### TASK GOAL
Using the material that follows, identify and copy each line with the string "this".

### SOURCE RECORDS
------------------------
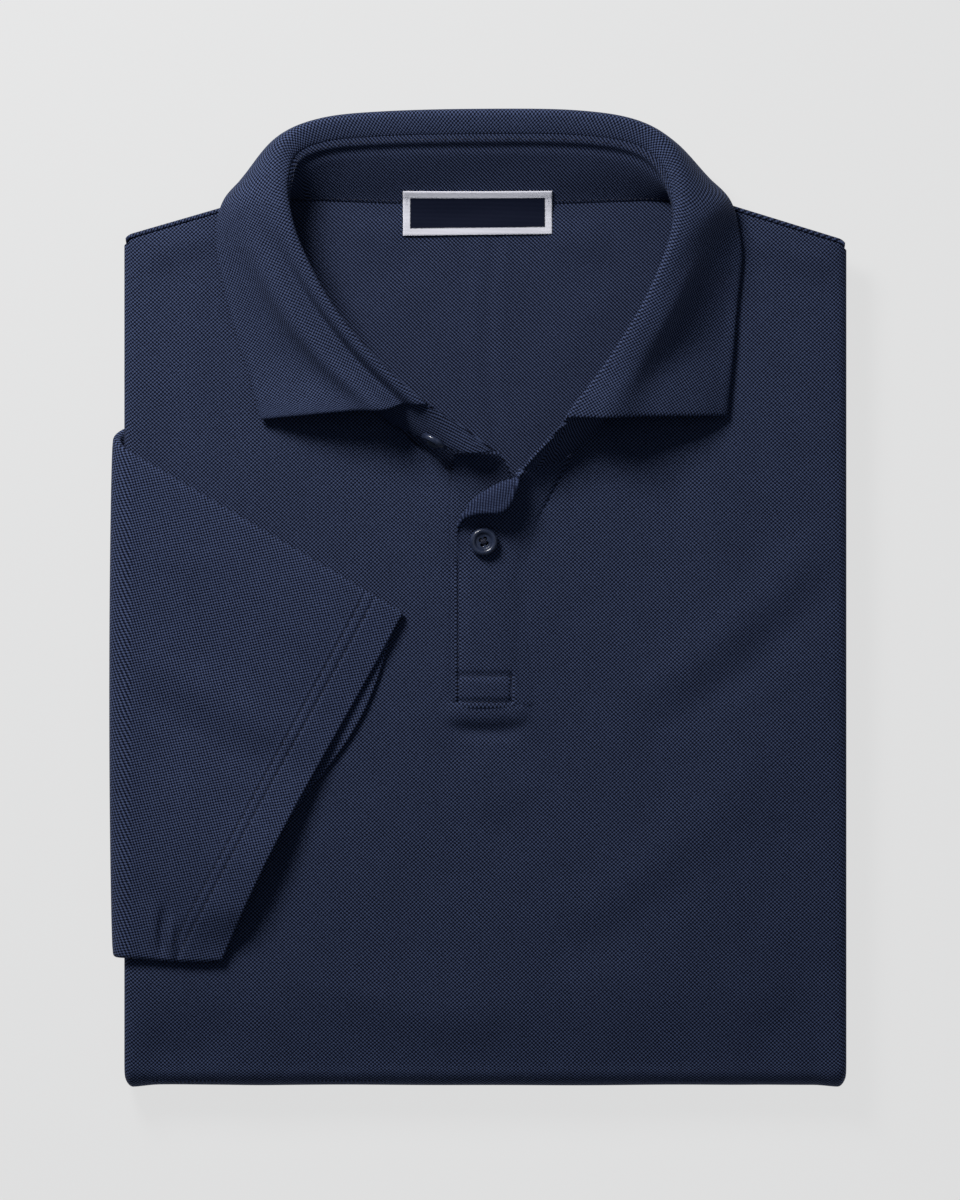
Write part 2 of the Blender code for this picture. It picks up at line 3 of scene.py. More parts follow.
import bpy
import numpy as np
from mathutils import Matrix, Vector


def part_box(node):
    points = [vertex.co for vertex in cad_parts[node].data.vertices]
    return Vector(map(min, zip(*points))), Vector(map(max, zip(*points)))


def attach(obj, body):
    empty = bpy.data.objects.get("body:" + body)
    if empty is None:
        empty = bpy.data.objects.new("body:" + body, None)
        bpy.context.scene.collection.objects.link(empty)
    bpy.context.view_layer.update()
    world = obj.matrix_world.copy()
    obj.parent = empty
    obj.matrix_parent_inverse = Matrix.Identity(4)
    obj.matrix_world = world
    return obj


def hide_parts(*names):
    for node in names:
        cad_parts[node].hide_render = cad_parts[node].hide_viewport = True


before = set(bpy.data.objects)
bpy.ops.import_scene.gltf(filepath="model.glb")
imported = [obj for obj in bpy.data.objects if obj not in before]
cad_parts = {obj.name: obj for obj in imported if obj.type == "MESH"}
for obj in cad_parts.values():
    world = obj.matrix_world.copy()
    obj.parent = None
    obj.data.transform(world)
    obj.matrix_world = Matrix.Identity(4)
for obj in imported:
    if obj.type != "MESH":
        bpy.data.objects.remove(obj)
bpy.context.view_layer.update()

# A short-sleeved polo shirt in navy cotton pique, folded flat and lying face up.
# X runs across the shirt, Y from the tail fold to the collar, Z up. Tables are in millimetres.

up = np.array([0.0, 0.0, 1.0])


# small tools: grids, curves and meshes

def hexColour(text):  # sRGB hex to linear
    values = np.array([int(text[i:i + 2], 16) for i in (1, 3, 5)]) / 255
    linear = np.where(values <= 0.04045, values / 12.92, ((values + 0.055) / 1.055) ** 2.4)
    return (*linear.tolist(), 1.0)


def unit(v):
    return v / np.maximum(np.linalg.norm(v, axis=-1, keepdims=True), 1e-9)


def ease(t):  # 0 to 1 with level ends
    t = np.clip(t, 0, 1)
    return t * t * (3 - 2 * t)


def bell(d, width):
    return np.exp(-(d / width) ** 2)


# a Catmull-Rom curve through the rows of a table, read at the places t, counted in rows
def curveAt(rows, t):
    rows = np.asarray(rows, float)
    last = len(rows) - 1
    i = np.clip(t.astype(int), 0, last - 1)
    f = (t - i)[:, None]
    before, after = rows[np.maximum(i - 1, 0)], rows[np.minimum(i + 2, last)]
    start, end = rows[i], rows[i + 1]
    return (start * (2 * f**3 - 3 * f**2 + 1) + (end - before) / 2 * (f**3 - 2 * f**2 + f)
            + end * (3 * f**2 - 2 * f**3) + (after - start) / 2 * (f**3 - f**2))


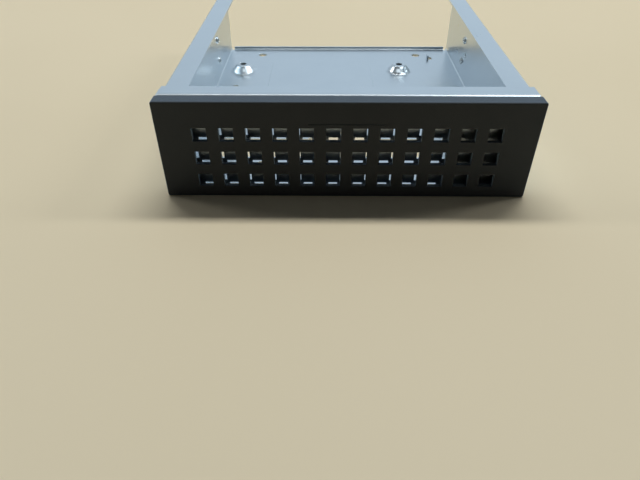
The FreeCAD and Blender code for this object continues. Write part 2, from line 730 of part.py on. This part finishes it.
for item in doc.Objects:
    if "Invalid" in item.State or "Error" in item.State:
        raise RuntimeError(f"{item.Label} is {item.State}")
for body in bodies:
    if body.Shape.isNull() or not body.Shape.isValid() or len(body.Shape.Solids) != 1:
        raise RuntimeError(f"{body.Label} is not one valid solid")

os.makedirs("parts", exist_ok=True)
for body in bodies:
    body.Shape.exportStep(f"parts/{body.Label}.step")
    print(body.Label, round(body.Shape.Volume, 2))
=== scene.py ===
import json
import math

import bmesh
import bpy
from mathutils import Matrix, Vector


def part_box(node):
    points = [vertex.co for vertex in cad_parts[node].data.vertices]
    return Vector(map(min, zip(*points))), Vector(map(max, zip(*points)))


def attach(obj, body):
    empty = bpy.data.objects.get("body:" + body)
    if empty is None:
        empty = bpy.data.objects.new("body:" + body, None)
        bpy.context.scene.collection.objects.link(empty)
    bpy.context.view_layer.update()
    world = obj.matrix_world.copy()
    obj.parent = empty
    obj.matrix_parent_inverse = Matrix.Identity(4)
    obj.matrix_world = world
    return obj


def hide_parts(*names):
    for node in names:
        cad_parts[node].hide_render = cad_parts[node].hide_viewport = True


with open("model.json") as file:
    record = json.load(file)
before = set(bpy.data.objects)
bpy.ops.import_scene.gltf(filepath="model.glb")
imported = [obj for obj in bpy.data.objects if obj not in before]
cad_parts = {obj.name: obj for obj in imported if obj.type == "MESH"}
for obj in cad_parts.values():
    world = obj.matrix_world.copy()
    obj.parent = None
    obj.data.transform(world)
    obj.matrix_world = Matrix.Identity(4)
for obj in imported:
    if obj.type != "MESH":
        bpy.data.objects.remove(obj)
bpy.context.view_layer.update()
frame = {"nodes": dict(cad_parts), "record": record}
nodes = frame["nodes"]

# ---------------------------------------------------------------- sizes, in metres

MM = 0.001

# camera, in the part's frame
CAMERA_PLACE = (-7.96 * MM, -273.64 * MM, 124.96 * MM)
CAMERA_TURN = (51.358, 0.137, 0.694)    # degrees about X, Y and Z
CAMERA_LENS = 30.024                    # millimetres on a 36 mm wide sensor

# the solids' own sizes that the added pieces meet
SHEET = 1.0 * MM
BAY_HOLE_RADIUS = 1.5 * MM

# studio floor
FLOOR_WIDTH = 8.0
FLOOR_GAP = 0.05 * MM                   # keeps the floor off the part's flat underside

# studio air, from in front of the part to behind it
AIR_STOPS = ((0.0, (0.014, 0.013, 0.012)), (0.35, (0.055, 0.060, 0.064)),
             (0.80, (0.42, 0.50, 0.57)), (1.0, (0.62, 0.735, 0.84)))
AIR_BRIGHTEST = (0.07, 0.998, 0.0)      # direction of the brightest air

# row of ceiling lights behind the part; strips are (name, place across, watts)
ROW_BACK = 0.47
ROW_HEIGHT = 1.35
STRIP_SIZE = (1.2, 0.16)
STRIP_COLOUR = (1.0, 0.98, 0.94)
STRIPS = (("strip_left", -1.75, 6.0), ("strip_middle", 0.05, 2.6), ("strip_right", 1.85, 10.5))
OVERHEAD_ACROSS = 0.05
OVERHEAD_SIZE = (1.3, 0.16)
OVERHEAD_POWER = 10.9                   # watts
OVERHEAD_COLOUR = (1.0, 0.98, 0.93)

# soft boxes that show only in reflections: (name, place, size, watts)
SHEEN_COLOUR = (0.86, 0.95, 1.0)
SHEENS = (("front_sheen", (-0.1, -0.79, 1.2), (1.2, 0.6), 3.2),
          ("side_sheen_left", (-1.25, 0.35, 1.05), (0.9, 0.6), 4.5),
          ("side_sheen_right", (1.0, 0.1, 1.2), (1.25, 1.4), 16.0))

# weak light on the bezel's face
FILL_PLACE = (0, -0.79, 1.2)
FILL_SIZE = (0.8, 0.4)
FILL_POWER = 0.35                       # watts
FILL_COLOUR = (1.0, 0.95, 0.88)

# edges
WELD = 0.001 * MM                       # vertices closer than this are one
FLAT_TURN = 0.3                         # degrees: faces nearer than this are one face
EDGE_TURN = 50.0                        # degrees: sharper edges than this get a bevel
SHEARED_EDGE = 0.05 * MM                # break along the sheet's cut edges
MOULDED_EDGE = 0.10 * MM                # break along the bezel's edges and vents
TURNED_STEPS = 48                       # sides of a turned piece
DOME_STEPS = 6                          # rings of a rounded shoulder

# raised panel of the tray's floor
PANEL_RISE = 0.4 * MM
PANEL_EASE = 0.19 * MM                  # how far the pressing rounds the panel's step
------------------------
### FINISHED TASK
Write part 2 of the Blender code for this picture. It picks up at line 3 of scene.py. More parts follow.
The FreeCAD and Blender code for this object continues. Write part 2, from line 730 of part.py on. This part finishes it.
WELD = 0.001 * MM                       # vertices closer than this are one
FLAT_TURN = 0.3                         # degrees: faces nearer than this are one face
EDGE_TURN = 50.0                        # degrees: sharper edges than this get a bevel